Consolidated net revenue grew to $100.74 million in the second quarter, rising from $82.65 million. There’s one clear reason why, and it doesn’t involve its radio and TV properties in the U.S.

Ad Tech and Services revenue surged by 60% in the quarter, moving to $55.32 million from $33.42 million. Operating profit rocketed ahead to $5.18 million, from $1.79 million, despite a 94% increase in direct operating expenses, to $10.92 million.

In contrast, the legacy Media unit of Entravision saw its year-over-year revenue fall by 8% to $45.41 million, from $49.23 million. Operating profit for the Media division shrank to $354,000 from $5.9 million in Q2. Operating expenses were up by 3%, to $26.8 million.

Because of the Media weakness, there was still a consolidated operating loss. However, it was greatly reduced to $848 million, from $3.34 million.

Total it up, and the net loss attributable to common shareholders was reduced to $3.34 million (-$0.04 per share), from $31.68 million (-$0.35).

Michael Christenson, CEO of Entravision Communications
Michael Christenson, CEO of Entravision Communications

“While our Media segment net revenue decreased 8% compared to the second quarter of 2024, we’re encouraged by the sequential improvement from the first quarter of 2025 and the achievement of positive operating profit, further validating our expanded sales capacity in that segment and tight control of operating expenses,” said Michael Christenson, Entravision’s Chief Executive Officer. “We are also pleased to report the improved performance and execution of our Advertising and Technology Services segment in the second quarter of 2025, with net revenue increasing 66% year-over-year.

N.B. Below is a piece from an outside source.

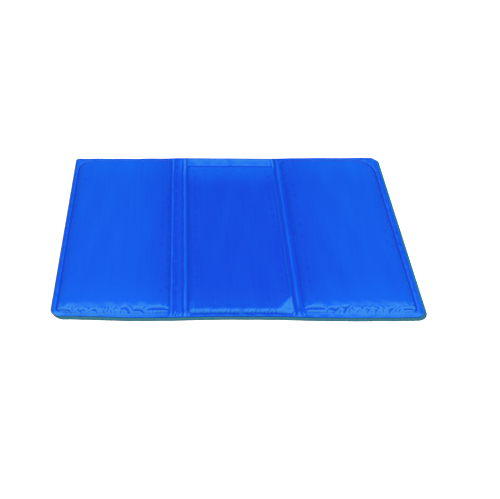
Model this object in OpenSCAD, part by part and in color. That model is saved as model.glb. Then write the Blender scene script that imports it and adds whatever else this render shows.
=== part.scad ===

This growth reflects the successful expansion of our sales capacity and the integration of AI capabilities into our proprietary technology platform.”

Christenson added that Entravision’s balance sheet is strong and that the publicly traded company made a voluntary debt prepayment of $10 million in Q2 as started the third quarter by entering into an amendment to Entravision’s credit agreement that was designed to increase its financial stability and accelerate debt reduction.